Point taken but most data wrangling these days — especially at scale — is of the long and thin variety (what is also known as 3rd normal form or tidy format — which actually allows for more flexibility if you think in terms of coordinatized data theory) where aggregations and joins dominate column operations (Pandas’ also allows array like column operations due to its index but there are other ways to achieve the same thing).

I typical do the type of column operation in your example only on subsets of data, and typically I do it in SQL using DuckDB. Interop between Polars and DuckDB is virtually zero cost so I seamlessly move between the two. And to be honest I don’t remember the last time I needed to do this but that’s just the nature of my work and not a generalized statement.

But yes if you are still in a world where you need to perform Excel like operations then I agree.

ritchie46|2 years ago

This is far more elegant in pandas due to the implicit behavior of the index.

But you can move the explicitness of polars behind a function.

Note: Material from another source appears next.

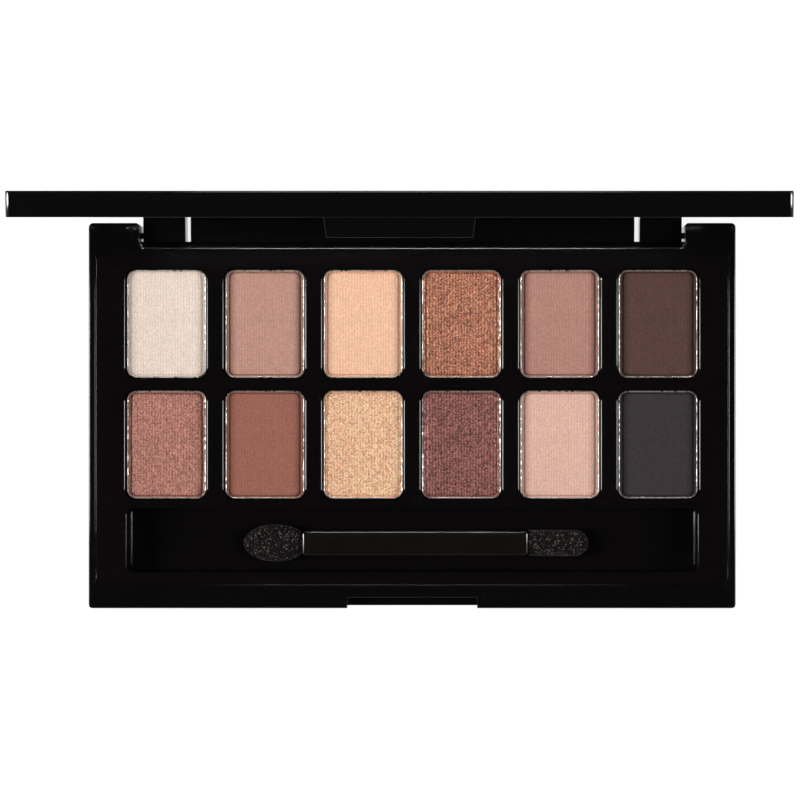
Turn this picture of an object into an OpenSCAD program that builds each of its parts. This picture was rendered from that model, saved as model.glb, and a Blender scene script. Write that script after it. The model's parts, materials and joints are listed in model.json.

A more explicit API should not hurt maintainability if we structure our code right.

brahbrah|2 years ago

So something like this?

    def add(df1, df2, meta_cols, val_cols=None):
        # join on meta cols
        # add val cols (default to all non meta cols if None)
        # return df with all meta and val cols selected
In theory I think that's fine. The problem is that in practice this will cause a lot of visual noise in your models, since for every operation you would need to specify, at least, your meta columns, and potentially value columns too. If you change the dimensionality of your data, you would need to update everywhere you've specified them. You could get around this a bit by defining the meta columns in a constant, but that's really only maintainable at a global module level. Once you start passing dfs around, you'll have to pass the specified columns as packaged data around with the df as well. There's also the problem that you'd need to use functions instead of standard operators.

One thing that would be nice to do is set an (and forgive me, I understand the aversion to the word "index") index on the polars dataframe. Not a real index, just a list of columns that are specified as "metadata columns". This wouldn't actually affect any internal state of the data, but what it would do is affect the path of certain operations. Like if an "index" is set, then `+` does the join from above, rather than the current standard `+` operation.

In any case I realize this is a major philosophical divergence from the polars way of thinking, so more just shooting shit than offering real suggestions.